A recent amendment to the law (called the Ensuring Patient Access and Effective Drug Enforcement Act of 2016) now allows recipients of an Order to Show Cause (except those also receiving an Immediate Suspension Order) to submit a Corrective Action Plan. A Corrective Action Plan provides an opportunity for the registrant to demonstrate remedial actions contemplated or taken, and requests DEA to discontinue the Order to Show Cause proceedings. What should be discussed or admitted in a Corrective Action Plan, as well when it should be submitted (the law is unclear), is a decision that likely should be made after seeking advice from an experienced attorney.
X. What is a DEA Registration Corrective Action Plan?
As a result of the passage of the Ensuring Patient Access and “Effective Drug Enforcement Act of 2016,” DEA registrants issued an Order to Show Cause became eligible to submit a Corrective Action Plan. A Corrective Action Plan is intended to show the DEA that a registrant intends to take remedial steps that will obviate the need for Order Show Cause proceedings. Pursuant to 21 U.S.C. § 824(c)(3):
Upon review of any corrective action plan submitted by an applicant or registrant pursuant to paragraph (2), the Attorney General shall determine whether denial, revocation, or suspension proceedings should be discontinued, or deferred for the purposes of modification, amendment, or clarification to such plan.

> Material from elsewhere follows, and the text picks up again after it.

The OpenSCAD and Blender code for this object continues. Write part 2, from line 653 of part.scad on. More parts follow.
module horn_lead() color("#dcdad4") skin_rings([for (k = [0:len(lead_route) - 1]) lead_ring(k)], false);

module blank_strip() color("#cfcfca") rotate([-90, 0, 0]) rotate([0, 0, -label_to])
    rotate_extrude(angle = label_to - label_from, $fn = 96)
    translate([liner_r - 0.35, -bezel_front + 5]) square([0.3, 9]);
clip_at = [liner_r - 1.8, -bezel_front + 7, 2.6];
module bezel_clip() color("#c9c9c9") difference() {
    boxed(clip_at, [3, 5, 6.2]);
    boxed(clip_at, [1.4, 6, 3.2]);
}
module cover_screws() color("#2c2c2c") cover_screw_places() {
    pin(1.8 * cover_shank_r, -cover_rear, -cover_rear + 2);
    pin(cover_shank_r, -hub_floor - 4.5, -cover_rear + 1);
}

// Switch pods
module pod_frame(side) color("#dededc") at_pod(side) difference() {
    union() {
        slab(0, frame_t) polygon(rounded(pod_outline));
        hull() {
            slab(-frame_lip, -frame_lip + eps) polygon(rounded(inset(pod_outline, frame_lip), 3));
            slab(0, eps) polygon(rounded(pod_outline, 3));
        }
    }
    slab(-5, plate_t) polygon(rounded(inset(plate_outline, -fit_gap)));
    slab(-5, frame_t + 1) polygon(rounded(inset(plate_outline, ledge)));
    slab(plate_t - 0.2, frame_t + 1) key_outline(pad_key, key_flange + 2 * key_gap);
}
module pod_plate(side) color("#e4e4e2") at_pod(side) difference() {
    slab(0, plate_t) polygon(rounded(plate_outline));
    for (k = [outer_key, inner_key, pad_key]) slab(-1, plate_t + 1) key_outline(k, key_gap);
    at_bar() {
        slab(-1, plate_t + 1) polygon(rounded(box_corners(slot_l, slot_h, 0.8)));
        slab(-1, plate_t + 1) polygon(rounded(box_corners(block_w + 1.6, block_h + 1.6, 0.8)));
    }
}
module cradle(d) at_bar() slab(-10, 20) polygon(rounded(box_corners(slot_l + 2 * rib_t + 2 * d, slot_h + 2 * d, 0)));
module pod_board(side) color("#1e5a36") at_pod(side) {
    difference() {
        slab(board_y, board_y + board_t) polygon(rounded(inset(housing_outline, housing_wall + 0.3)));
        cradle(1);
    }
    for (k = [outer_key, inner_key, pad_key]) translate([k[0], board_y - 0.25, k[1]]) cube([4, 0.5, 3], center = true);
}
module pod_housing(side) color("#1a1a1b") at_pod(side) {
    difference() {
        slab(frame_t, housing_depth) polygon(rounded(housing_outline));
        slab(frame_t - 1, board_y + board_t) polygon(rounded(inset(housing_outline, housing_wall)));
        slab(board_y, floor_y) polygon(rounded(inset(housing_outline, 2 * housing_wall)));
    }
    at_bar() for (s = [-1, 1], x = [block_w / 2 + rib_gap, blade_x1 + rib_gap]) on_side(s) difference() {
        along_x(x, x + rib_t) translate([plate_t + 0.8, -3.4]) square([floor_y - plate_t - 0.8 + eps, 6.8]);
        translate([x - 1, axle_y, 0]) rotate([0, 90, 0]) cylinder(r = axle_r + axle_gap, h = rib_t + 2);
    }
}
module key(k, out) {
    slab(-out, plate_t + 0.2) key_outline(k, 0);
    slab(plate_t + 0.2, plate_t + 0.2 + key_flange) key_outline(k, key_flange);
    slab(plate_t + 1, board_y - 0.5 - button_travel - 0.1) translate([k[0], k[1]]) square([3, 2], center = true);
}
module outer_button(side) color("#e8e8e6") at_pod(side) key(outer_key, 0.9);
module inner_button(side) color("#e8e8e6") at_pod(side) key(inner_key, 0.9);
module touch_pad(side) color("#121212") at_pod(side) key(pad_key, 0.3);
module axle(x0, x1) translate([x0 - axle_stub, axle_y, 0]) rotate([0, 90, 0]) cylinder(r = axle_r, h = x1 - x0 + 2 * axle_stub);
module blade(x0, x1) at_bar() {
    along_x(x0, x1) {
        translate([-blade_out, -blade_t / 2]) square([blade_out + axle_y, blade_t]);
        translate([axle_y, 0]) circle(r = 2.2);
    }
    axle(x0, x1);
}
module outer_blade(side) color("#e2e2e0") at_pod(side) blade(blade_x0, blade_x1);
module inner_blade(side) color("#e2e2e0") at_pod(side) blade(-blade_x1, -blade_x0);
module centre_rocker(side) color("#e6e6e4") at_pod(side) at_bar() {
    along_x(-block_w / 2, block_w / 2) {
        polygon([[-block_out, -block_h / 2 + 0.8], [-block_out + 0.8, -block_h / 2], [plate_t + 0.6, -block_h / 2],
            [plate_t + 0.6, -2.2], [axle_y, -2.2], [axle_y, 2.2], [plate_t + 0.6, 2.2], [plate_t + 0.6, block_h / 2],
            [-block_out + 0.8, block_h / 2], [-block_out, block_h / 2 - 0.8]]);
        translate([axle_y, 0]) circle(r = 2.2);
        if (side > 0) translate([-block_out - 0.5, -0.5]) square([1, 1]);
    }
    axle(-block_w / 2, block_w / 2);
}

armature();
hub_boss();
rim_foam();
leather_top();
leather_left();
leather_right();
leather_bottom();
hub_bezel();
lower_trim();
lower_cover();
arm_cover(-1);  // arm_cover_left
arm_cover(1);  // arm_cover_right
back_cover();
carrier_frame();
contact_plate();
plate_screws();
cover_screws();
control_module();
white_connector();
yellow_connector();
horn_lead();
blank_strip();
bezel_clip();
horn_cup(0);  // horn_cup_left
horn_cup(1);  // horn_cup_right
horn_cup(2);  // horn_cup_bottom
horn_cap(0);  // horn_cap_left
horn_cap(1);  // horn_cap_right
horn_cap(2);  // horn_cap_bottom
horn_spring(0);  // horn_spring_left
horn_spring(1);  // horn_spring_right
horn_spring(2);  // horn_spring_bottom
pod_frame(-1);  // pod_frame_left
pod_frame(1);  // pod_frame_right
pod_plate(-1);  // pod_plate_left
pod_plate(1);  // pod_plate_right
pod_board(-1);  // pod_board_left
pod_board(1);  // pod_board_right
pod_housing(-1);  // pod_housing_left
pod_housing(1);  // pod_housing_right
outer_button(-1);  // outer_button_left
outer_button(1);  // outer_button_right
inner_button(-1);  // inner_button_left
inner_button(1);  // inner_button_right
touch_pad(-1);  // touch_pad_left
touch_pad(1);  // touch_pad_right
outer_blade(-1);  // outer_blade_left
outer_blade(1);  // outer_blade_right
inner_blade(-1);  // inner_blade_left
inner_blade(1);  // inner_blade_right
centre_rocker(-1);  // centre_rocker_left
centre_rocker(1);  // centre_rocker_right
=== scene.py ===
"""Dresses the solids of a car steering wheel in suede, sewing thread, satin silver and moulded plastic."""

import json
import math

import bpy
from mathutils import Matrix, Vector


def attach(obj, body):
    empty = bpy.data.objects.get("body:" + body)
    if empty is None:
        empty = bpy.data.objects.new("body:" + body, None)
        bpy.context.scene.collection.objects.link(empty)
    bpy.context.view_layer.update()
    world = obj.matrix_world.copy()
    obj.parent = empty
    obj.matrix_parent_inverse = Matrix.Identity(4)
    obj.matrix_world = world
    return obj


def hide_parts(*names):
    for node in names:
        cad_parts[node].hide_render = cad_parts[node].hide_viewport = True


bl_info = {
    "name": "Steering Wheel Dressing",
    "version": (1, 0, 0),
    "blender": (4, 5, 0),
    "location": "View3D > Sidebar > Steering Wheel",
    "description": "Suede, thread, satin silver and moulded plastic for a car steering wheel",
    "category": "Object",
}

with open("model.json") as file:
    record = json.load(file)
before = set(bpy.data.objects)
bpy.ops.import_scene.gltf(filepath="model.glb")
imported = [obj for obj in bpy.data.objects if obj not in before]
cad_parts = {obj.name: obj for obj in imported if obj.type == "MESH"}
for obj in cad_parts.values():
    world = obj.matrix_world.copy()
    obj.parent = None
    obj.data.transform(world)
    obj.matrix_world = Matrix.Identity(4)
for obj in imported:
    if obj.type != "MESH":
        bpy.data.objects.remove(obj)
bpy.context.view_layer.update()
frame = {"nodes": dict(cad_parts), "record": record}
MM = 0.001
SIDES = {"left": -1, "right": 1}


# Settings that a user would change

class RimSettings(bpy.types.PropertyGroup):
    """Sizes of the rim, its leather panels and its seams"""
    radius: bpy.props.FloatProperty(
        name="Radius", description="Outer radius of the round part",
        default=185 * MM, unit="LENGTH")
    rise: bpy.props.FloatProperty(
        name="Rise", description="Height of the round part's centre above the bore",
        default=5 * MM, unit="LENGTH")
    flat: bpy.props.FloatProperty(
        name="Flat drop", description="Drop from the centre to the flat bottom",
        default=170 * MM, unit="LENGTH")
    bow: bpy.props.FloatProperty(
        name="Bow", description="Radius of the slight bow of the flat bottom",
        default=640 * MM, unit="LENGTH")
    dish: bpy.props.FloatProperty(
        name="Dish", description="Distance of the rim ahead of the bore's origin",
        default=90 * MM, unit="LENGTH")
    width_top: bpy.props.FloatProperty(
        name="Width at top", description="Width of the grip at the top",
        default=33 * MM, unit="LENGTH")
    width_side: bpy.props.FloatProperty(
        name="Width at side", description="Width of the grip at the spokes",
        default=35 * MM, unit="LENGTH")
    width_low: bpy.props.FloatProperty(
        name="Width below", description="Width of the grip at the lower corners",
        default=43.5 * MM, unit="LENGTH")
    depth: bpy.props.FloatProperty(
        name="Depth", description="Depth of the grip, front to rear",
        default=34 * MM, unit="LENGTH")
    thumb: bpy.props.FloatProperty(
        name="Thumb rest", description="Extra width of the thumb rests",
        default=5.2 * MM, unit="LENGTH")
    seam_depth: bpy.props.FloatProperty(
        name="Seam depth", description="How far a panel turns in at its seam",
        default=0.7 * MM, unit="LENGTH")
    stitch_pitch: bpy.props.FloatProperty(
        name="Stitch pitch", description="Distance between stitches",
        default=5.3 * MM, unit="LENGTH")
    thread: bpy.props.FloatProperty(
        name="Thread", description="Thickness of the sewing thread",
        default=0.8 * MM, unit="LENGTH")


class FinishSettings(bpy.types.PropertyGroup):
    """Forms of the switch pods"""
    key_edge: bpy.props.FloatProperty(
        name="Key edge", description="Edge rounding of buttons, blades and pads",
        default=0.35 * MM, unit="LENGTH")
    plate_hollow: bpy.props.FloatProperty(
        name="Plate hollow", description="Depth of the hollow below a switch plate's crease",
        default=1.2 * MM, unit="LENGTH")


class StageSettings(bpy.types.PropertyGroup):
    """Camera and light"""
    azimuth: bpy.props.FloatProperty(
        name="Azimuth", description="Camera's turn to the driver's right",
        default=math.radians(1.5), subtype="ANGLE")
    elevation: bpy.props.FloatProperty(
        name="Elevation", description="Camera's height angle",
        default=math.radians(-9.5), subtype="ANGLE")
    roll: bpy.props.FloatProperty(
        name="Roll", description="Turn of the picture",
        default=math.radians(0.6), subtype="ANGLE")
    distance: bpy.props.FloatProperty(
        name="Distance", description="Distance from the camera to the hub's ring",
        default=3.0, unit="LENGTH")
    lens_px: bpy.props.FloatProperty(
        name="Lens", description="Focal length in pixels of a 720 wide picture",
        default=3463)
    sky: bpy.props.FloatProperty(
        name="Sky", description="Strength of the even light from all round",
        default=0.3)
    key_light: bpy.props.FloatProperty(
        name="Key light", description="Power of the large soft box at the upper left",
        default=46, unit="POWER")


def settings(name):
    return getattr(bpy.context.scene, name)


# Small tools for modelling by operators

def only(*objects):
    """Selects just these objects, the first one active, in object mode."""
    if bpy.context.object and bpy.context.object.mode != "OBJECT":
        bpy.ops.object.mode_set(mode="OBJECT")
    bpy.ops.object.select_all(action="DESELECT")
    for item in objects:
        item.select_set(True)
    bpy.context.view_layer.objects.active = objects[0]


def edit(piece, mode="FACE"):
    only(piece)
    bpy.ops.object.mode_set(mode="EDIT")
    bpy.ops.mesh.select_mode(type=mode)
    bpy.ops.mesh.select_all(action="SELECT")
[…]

Unfortunately, the statute does not set out how a Corrective Action Plan is to be constructed or discuss how the DEA is to evaluate the plan.
Liles Parker attorneys are experienced in representing physicians, nurse practitioners and other DEA registrants in administrative proceedings. For a complimentary consultation, give us a call at (202) 298-8750.
 The Controlled Substances Act (CSA), Pub.L. 91-513; 84 Stat 1236., was enacted on May 1, 1971. Its provisions are codified in 21 U.S.C., Chapter 13 §801 et seq. Since enacted, the CSA has been amended almost a dozen times.
 Under 21 U.S.C. § 802(6), the term “Controlled Substance” is defined as:
“A drug [the term “drug” has the meaning of that term set out in § 321(g)(1) of this chapter] or other substance, or [as defined in 21 U.S.C. § 802(23)], included in schedule I, II, III, IV, or V of part B of this subchapter [21 U.S.C. Subchapter I – Control and Enforcement]. The term does not include distilled spirits, wine, malt beverages, or tobacco, as those terms are defined or used in subtitle E of the Internal Revenue Code of 1986.”
 Under 21 U.S.C. § 802(21), the term “practitioner” is defined as:
“(21) The term “practitioner” means a physician, dentist, veterinarian, scientific investigator, pharmacy, hospital, or other person licensed, registered, or otherwise permitted, by the United States or the jurisdiction in which he practices or does research, to distribute, dispense, conduct research with respect to, administer, or use in teaching or chemical analysis, a controlled substance in the course of professional practice or research.”
 21 U.S.C. § 1309.46.
 Under 21 U.S.C. § 824(d)(2), the phrase “imminent danger to the public health or safety” means that:
due to the failure of the registrant to maintain effective controls against diversion or otherwise comply with the obligations of a registrant under this subchapter or subchapter II, there is a substantial likelihood of an immediate threat that death, serious bodily harm, or abuse of a controlled substance will occur in the absence of an immediate suspension of the registration.
 The ”Ensuring Patient Access and Effective Drug Enforcement Act of 2016” was signed into law by President Obama on April 19, 2016. The law modified the Controlled Substance Act. Although the statute sailed through Congress and was signed without fanfare by President Obama, the statute’s provisions have since proven to be quite controversial.
 Under 21 U.S.C. § 824(c)(5), a registrant whose DEA Certificate of Registration has been suspended due to an “imminent danger to the public health or safety” (See 21 U.S.C. § 824(d)(1)), is not eligible to submit a Corrective Action Plan.